Mar 8, 2011

How did the Mulekites lose their language?

When Mosiah was commanded by the Lord to leave the land of Nephi he and his group traveled in the wilderness, being led by the Lord, until they found the land of Zarahema. There they encountered a people who have been called Mulekites; this because their king, Zarahemla, was a descendant of Mulek, son of Zedekiah, former king of Jerusalem. They could not communicate with Zarahemla's people, even though both groups had originally spoken Hebrew. We are told that the Mulekites's language had become corrupted and that they did not have any written records. We read the account in the Book of Omni.
And they discovered a people, who were called the people of Zarahemla. Now, there was great rejoicing among the people of Zarahemla; and also Zarahemla did rejoice exceedingly, because the Lord had sent the people of Mosiah with the plates of brass which contained the record of the Jews.
Behold, it came to pass that Mosiah discovered that the people of Zarahemla came out from Jerusalem at the time that Zedekiah, king of Judah, was carried away captive into Babylon.
And they journeyed in the wilderness, and were brought by the hand of the Lord across the great waters, into the land where Mosiah discovered them; and they had dwelt there from that time forth.
And at the time that Mosiah discovered them, they had become exceedingly numerous. Nevertheless, they had had many wars and serious contentions, and had fallen by the sword from time to time; and their language had become corrupted; and they had brought no records with them; and they denied the being of their Creator; and Mosiah, nor the people of Mosiah, could understand them.
But it came to pass that Mosiah caused that they should be taught in his language. And it came to pass that after they were taught in the language of Mosiah, Zarahemla gave a genealogy of his fathers, according to his memory.
The question arises, why did they lose their language and why was it “corrupted”? After all it had only been about 400 years since their separation. It seems to me that they should still have been able to communicate even if the language had gone through a natural process of change over time. The Nephites and Lamanites had been separated for a similar period of time and they could still communicate. And the Jews of the diaspora have been living among separate nations and languages for milenia, yet they still maintained a knowledge of the formal Hebrew. So why did the Mulekites lose their Hebrew language skills even though they could still remember their genealogy?
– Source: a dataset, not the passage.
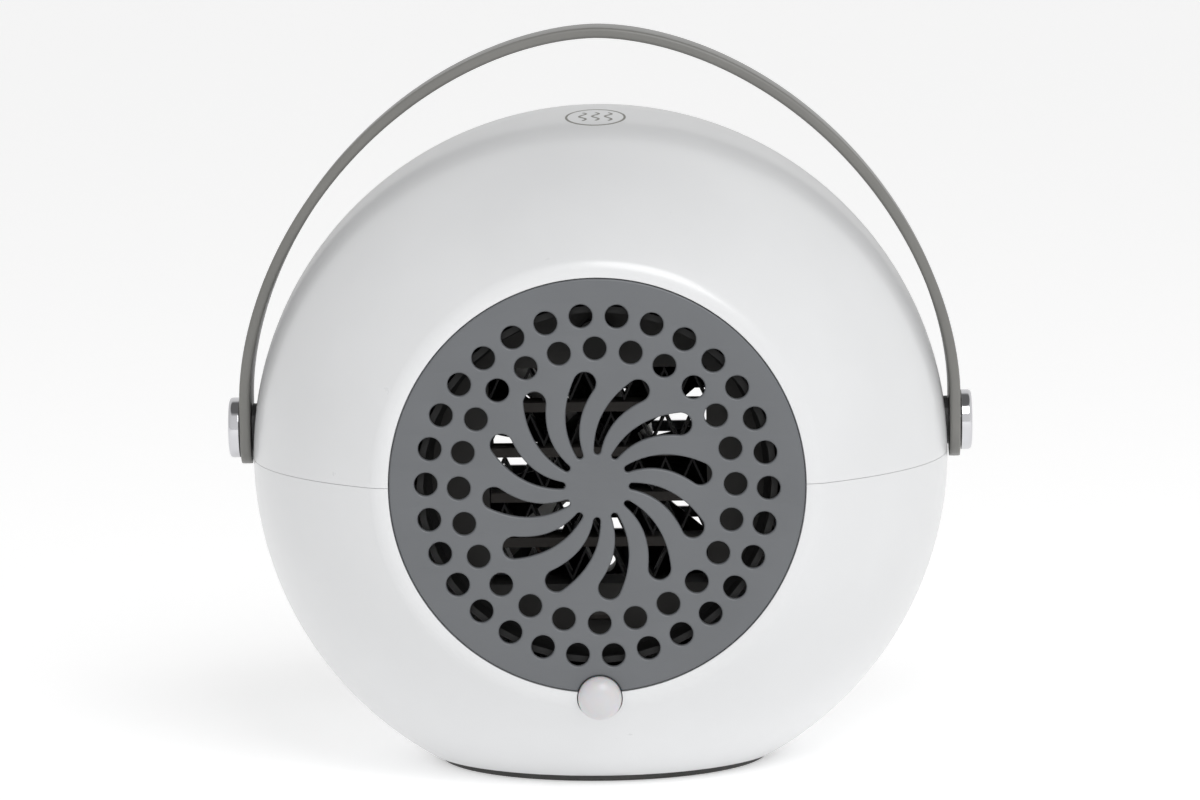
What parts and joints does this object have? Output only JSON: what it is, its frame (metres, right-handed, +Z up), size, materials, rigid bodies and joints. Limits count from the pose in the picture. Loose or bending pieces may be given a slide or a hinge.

Part of it could be attributed to their failure to have brought a written record with them. But I believe there is another reason.
According to ancient Indian legends a people, which I believe were the Mulekites, came from the east. Quoting Bernardino Sahagun, an early Spanish historian:
From what can be gathered from probable conjectures, the people first came to settle this land from the direction of Florida, and came coasting along the coast disembarking in the port of Panuco which they call Panco, which means 'place where those arrived who crossed the water.' This people came in search of the terrestrial paradise and they had as a family name Tamoanchan, which means 'we are looking for our home.
Landing at Panuco, on the coast of the Gulf of Mexico, they would have found themselves among, or adjacent to, groups of Jaredites. In such a situation, it is likely that there would have been conflict. The scripture mentions that “they had had many wars and serious contentions, and had fallen by the sword from time to time.” This may have occurred among themselves, but it is just as likely that it would have been at an earlier time and with outsiders.
I suspect that they were a minority among a majority population of Jaredites. In such a case they would have been required to learn the Jaredite language and may have even been under tribute or worse still, servitude. This would have been their lot for 200-300 years. The new generations would have learned the dominant language, gradually losing the old. This would have gone on until the final Jaredite wars, about 300-200 BC. At that time some, or all of them, escaped the chaos and fled to the safe haven of Zarahemla in the wilderness. Their leader at this time was Zarahemla, a descendant of Mulek.  Although he was their nominal leader, he doesn't appear to have been regarded as a king.
If such were the case, it would explain the use of Jaredite names and words among the Mulekites-something that Hugh Nibley observed in his book Lehi in the Wilderness and the World of the Jaredites. It may explain the tradition of secret combinations among the Mulekites, as well as the traditional use of jade. If we assume that the Olmec era peoples, who valued jade above gold, then this would explain its use and value among the natives of Costa Rica 500 years later. It may also explain the rapid rise of Nehorism among the Nephites, for this religious philosophy certainly smells of Jaredite apostasy. It may explain the use of elevated stands for religious worship (rameumptom). It may also explain the strange monetary system outlined in Alma 11 whose coins have Jaredite names.

1 comment:

  1. Well 400 years is a long time. I know some people today who can't quite understand the language of our founding fathers and it's only been a little over 200 years. Also we do have a written record and look how much it's changed.

    Even so-called educated politicians have a hard time interpreting the Constitution. j/k
    Interesting article. Keep it up.